5- Kate Bush - The Kick Inside
C'est le Pink Floyd, David Gilmour, qui a produit le premier disque de Kate Bush. "The Kick Inside" reste pour moi le meilleur album de l'anglaise, le moins formaté. Même si une constante demeure chez elle, cette incapacité pour nous à pouvoir fredonner ses chansons tellement son chant part tout azimut dans les suraigus. Ce disque reste une claque et une inspiration tenace pour nombre de jeunes folkeuses.
4- Blondie - Parallel Lines
Blondie a été l'un des premiers groupes à marier aussi naturellement les guitares punk aux claviers new wave, faisant un genre de synthèse apte à plaire à monsieur tout le monde,. Surtout avec une chanteuse qui est loin d'être madame tout le monde. Deborah Harry surpasse de très loin ses acolytes, faisant d'elle une icône rock intemporelle. "Parallel Lines" est le disque qui rend le mieux hommage à sa réputation.
3- Devo - Q: Are We Not Men? A: We Are Devo!
Ce groupe ne pouvait qu'être éphémère. Un groupe qui revendique dès ses débuts sa débilité ainsi que celle du monde qui l'entoure aura forcément du mal à se renouveler, à trouver plus audacieux. Devo était un concept avant d'être de la musique diront les détracteurs. Mais il faudrait aussi être fou pour ne pas entendre le formidable potentiel des chansons de ce premier album produit par Brian Eno. Rien que pour la reprise de "Satisfaction"...
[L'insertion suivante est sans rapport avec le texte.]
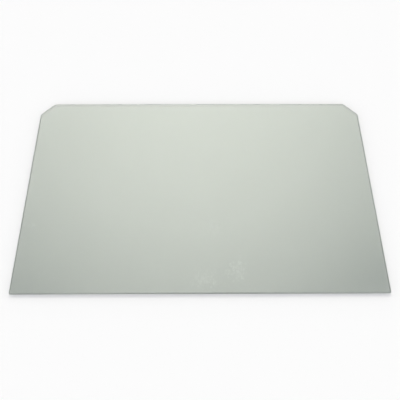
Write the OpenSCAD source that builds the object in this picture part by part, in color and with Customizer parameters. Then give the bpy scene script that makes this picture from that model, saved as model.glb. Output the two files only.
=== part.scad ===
// Crisper cover: one sheet of toughened glass that lies on the ledges over a fridge's vegetable drawer.
// Origin at the centre of the underside, +X to the right, +Y to the back, +Z up.

/* [Sheet] */
// Width of the sheet, left edge to right edge
sheet_width = 475; // [300:1:600]
// Depth of the sheet, front edge to back edge
sheet_depth = 300; // [180:1:450]
// Thickness of the glass
glass_thickness = 4; // [3:0.1:8]

/* [Back corner cuts] */
// Length that each corner cut takes off the back edge
cut_along_back = 19; // [8:0.5:60]
// Length that each corner cut takes off the side edge
cut_along_side = 20; // [8:0.5:60]

/* [Ground edge] */
// Width of the arris, the small 45 degree flat that takes the sharpness off both rims of the edge
arris_width = 1; // [0.3:0.05:1.3]
// Radius that each square front corner is rounded to
corner_radius = 1.5; // [1.4:0.1:5]

/* [Hidden] */
$fn = 64;

half_width = sheet_width / 2;
half_depth = sheet_depth / 2;
// Longer than any line across the sheet, for a shape that has to reach past it
beyond = sheet_width + sheet_depth;
// How far a cutter stands clear of the faces that it cuts away
clear = 1;

// Corners of the outline, clockwise from above, from the front left one
corners = [
    [-half_width, -half_depth],
    [-half_width, half_depth - cut_along_side],
    [-half_width + cut_along_back, half_depth],
    [half_width - cut_along_back, half_depth],
    [half_width, half_depth - cut_along_side],
    [half_width, -half_depth],
];
sides = len(corners);

// Grinding section: the flat of the edge stands at x = 0, and an arris runs back from each of its rims
module grinding_section(depth) {
    polygon([
        [0, arris_width],
        [0, glass_thickness - arris_width],
        [-depth, glass_thickness - arris_width + depth],
        [-depth, arris_width - depth],
    ]);
}

// Everything that grinding one straight side leaves, where the side runs from start to end
module ground_along(start, end) {
    run = end - start;
    translate(start)
        rotate([90, 0, atan2(run.y, run.x) + 90])
            linear_extrude(2 * beyond, center = true)
                grinding_section(beyond);
}

// The sheet as cut and ground one straight side after another, mitred where two of them meet
module ground_blank() {
    intersection() {
        linear_extrude(glass_thickness)
            square(beyond, center = true);
        intersection_for(i = [0 : sides - 1])
            ground_along(corners[i], corners[(i + 1) % sides]);
    }
}

// The square tip of the front right corner
module corner_tip() {
    tip = corner_radius + clear;
    translate([half_width - corner_radius, -half_depth - clear, -clear])
        cube([tip, tip, glass_thickness + 2 * clear]);
}

// The same ground edge, turned round the front right corner
module round_corner() {
    translate([half_width - corner_radius, -half_depth + corner_radius])
        rotate_extrude()
            intersection() {
                square([corner_radius, glass_thickness]);
                translate([corner_radius, 0])
                    grinding_section(corner_radius);
            }
}

// Its children, and their mirror image on the left
module both_sides() {
    children();
    mirror([1, 0])
        children();
}

module glass_sheet() {
    color([0.78, 0.80, 0.77]) {
        difference() {
            ground_blank();
            both_sides()
                corner_tip();
        }
        both_sides()
            round_corner();
    }
}

glass_sheet();
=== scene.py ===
"""Dress the fridge crisper cover: one sheet of toughened glass, lying on a white studio sweep.

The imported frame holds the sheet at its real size, with its ground edge and corner cuts. This script gives
it the look of the real glass, and lays it on a plain floor under soft light, seen from where the
photograph was taken. All lengths are metres, in the frame's own axes, unless a name says otherwise.
"""
import sys

import logging
import math
from collections.abc import Mapping
from dataclasses import dataclass, field
from enum import Enum
from typing import Any

import bpy
from mathutils import Euler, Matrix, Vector


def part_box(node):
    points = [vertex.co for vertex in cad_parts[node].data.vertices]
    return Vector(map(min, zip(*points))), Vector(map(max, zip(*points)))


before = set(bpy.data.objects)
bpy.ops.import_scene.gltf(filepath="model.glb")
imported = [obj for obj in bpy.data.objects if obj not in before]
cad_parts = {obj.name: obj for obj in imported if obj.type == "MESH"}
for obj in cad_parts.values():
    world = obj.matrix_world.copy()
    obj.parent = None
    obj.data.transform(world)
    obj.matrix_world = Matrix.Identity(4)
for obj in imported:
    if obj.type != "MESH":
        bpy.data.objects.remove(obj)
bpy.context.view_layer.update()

log = logging.getLogger("crisper_cover")

MM = 0.001
LEVEL = math.cos(math.radians(20))


def linear_rgba(hex_colour: str) -> tuple[float, float, float, float]:
    """Turn an sRGB hex colour into linear light.

    Args:
        hex_colour: Colour as "#RRGGBB".

    Returns:
        Red, green, blue and a full alpha, each from 0 to 1.
    """
    channels = [int(hex_colour[i:i + 2], 16) / 255 for i in (1, 3, 5)]
    red, green, blue = (
        c / 12.92 if c <= 0.04045 else ((c + 0.055) / 1.055) ** 2.4 for c in channels
    )
    return red, green, blue, 1.0


def add_node(
    tree: bpy.types.NodeTree,
    kind: str,
    settings: Mapping[str, Any] | None = None,
    inputs: Mapping[str | int, Any] | None = None,
) -> bpy.types.Node:
    """Add a node to a tree, with its settings and links.

    Args:
        tree: Node tree that takes the node.
        kind: Blender's name for the kind of node.
        settings: Values for the node's own attributes, by name.
        inputs: A plain value or another node's output for each input, by name or number.

    Returns:
        The new node.
    """
    node = tree.nodes.new(kind)
    for name, value in (settings or {}).items():
        setattr(node, name, value)
    for key, value in (inputs or {}).items():
        if isinstance(value, bpy.types.NodeSocket):
            tree.links.new(value, node.inputs[key])
        else:
            node.inputs[key].default_value = value
    return node


@dataclass(frozen=True)
class Splash:
    """A few drops of water that dried on the glass.

    Attributes:
        x: Middle of the splash, in millimetres to the right of the sheet's middle.
        y: Middle of the splash, in millimetres behind the sheet's middle.
        reach: How far the drops lie from the middle, in millimetres.
    """

    x: float
    y: float
    reach: float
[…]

2- Kraftwerk - The Man Machine
Les allemands de Kraftwerk, précurseurs de la musique électronique au sens large du terme sortent en 1978 leur grand oeuvre pop avec le bien nommé "The Man Machine". On ne s'est jamais senti aussi proche de machines. "We are the robots..." On se disait bien qu'un album aussi parfait et précis ne pouvait être réalisé par l'homme.
1- Magazine - Real Life
"Hunky Dory" de Bowie rencontre les Buzzcocks, le tout mâtiné d'un zest de synthé. C'est un peu le résumé du premier disque de Magazine. Et c'est plus que réussi. C'est une petite merveille. Le meilleur album de Devoto, enterre dès 1978 le mouvement punk. Bienvenue dans la "Real Life" ! Terrifiant comme sa pochette, terrible comme sa musique.